The DOL fiduciary rule has not gone into effect yet, but the U.S. Chamber of Commerce says there is already proof it is going to hurt small investors and the financial industry.

The Department of Labor, in ordering the rule to be implemented June 9, is overstepping its jurisdiction and its expertise, says the Chamber of Commerce in its report, The Data Is In: The DOL Fiduciary Rule Will Harm Small Retirement Savers.

The chamber calls the rule “a sweeping expansion of government authority that fundamentally disrupts the way in which Americans save for retirement.” It has filed suit against the DOL over the rule and is seeking broad changes.

“Throughout the rule-making process, the U.S. Chamber warned that the fiduciary rule was built upon a mountain of flawed data and analysis, and would harm the very people it was purported to protect by raising costs and limiting investment options,” the chamber says.

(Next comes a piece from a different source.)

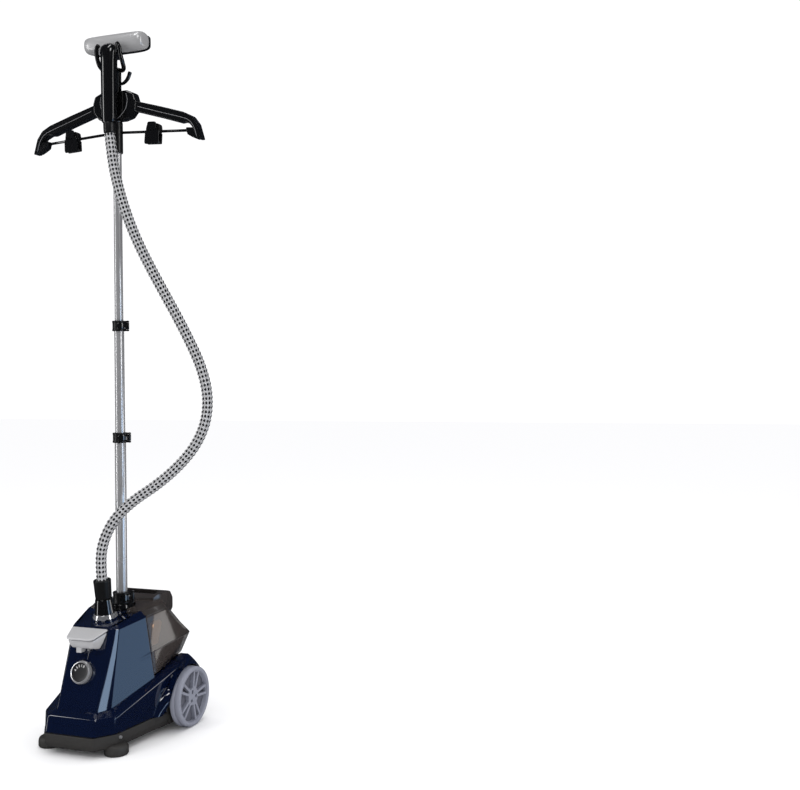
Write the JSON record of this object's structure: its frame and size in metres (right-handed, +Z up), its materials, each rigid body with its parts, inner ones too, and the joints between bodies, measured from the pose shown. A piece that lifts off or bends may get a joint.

Other organizations, such as the Financial Planning Coalition and the Consumer Federation of America, have given their wholehearted support to the fiduciary rule.

The coalition, made up of the Certified Financial Planner Board of Standards Inc., the Financial Planning Association and the National Association of Personal Financial Advisors, said the DOL rule is a first step to ensure that retirement savers have an enforceable standard that will require advisors to put their customers’ financial interests ahead of their own.

The Consumer Federation added that consumers expect and deserve the high standards that will be set by the fiduciary rule.

And betting against the rule has backfired for small independent broker-dealers.

For its report, the chamber compiled information from reports and comment letters from a variety of industry and consumer organizations that have been submitted to the DOL since February, when the implementation of the rule was pushed back to June 9. Labor Secretary Alexander Acosta said May 22 there was no reason to delay the rule further. The rule requires broker-dealers and dually registered advisors who handle retirement accounts to act in the best interests of clients, rather than adhering to a lesser “suitability” standard. Acosta has said the department will continue to review the rule in the coming months.

According to the reports compiled by the chamber, up to 7 million individual retirement account owners could lose access to investment advice as firms pull back from servicing small accounts because they feel forced to charge flat fees rather than commissions.

In fact, 91 percent of respondents in a recent survey by the National Association of Insurance and Financial Advisors said they already have experienced or expect to experience restrictions on product offerings to their clients. In addition, nearly 90 percent believe consumers will pay more for professional advice services, and 75 percent have seen or expect to see increases in minimum account balances for the clients they serve.

In another survey submitted to the DOL by insurance service providers, 70 percent of respondents already have or are considering exiting the market for small-balance IRAs and small plans, and half are preparing to raise minimum account requirements for IRAs.

Several surveys of advisors showed that an average of 71 percent will stop providing advice to at least some of their current small accounts given the risk and increased costs of the rule; 35 percent of advisors will stop serving accounts under $25,000, and 25 percent will raise their client minimum account thresholds.

In a comment from a large mutual fund provider, the provider said, “The number of orphaned accounts nearly doubled in the first three months of 2017, and the average account balance in these orphan accounts is just $21,000. Further, it projects that ultimately 16 percent of the accounts it services will be orphaned this year because of the fiduciary rule.”

Furthermore, the chamber says, 92 percent of firms have indicated their retirement plans could limit products for retirement investors, leaving 11 million households with fewer choices. Fees for investors could increase by 200 percent, costing investors $109 million over 10 years.

“Unfortunately for the millions of Americans who rely on the private savings market for their retirement, our concerns are coming true,” the Chamber of Commerce says. “The theoretical academic exercises underlying the rule are giving way to hard evidence, and the evidence is coming in showing that the rule is harming American investors. This new data, based on actual experience, demonstrates that the DOL’s original predictions were wrong.”

The chamber says it will continue to work “with the DOL, Congress and the Securities and Exchange Commission to develop an alternative and permanent solution that will restore the ability of Americans to save for a dignified retirement.”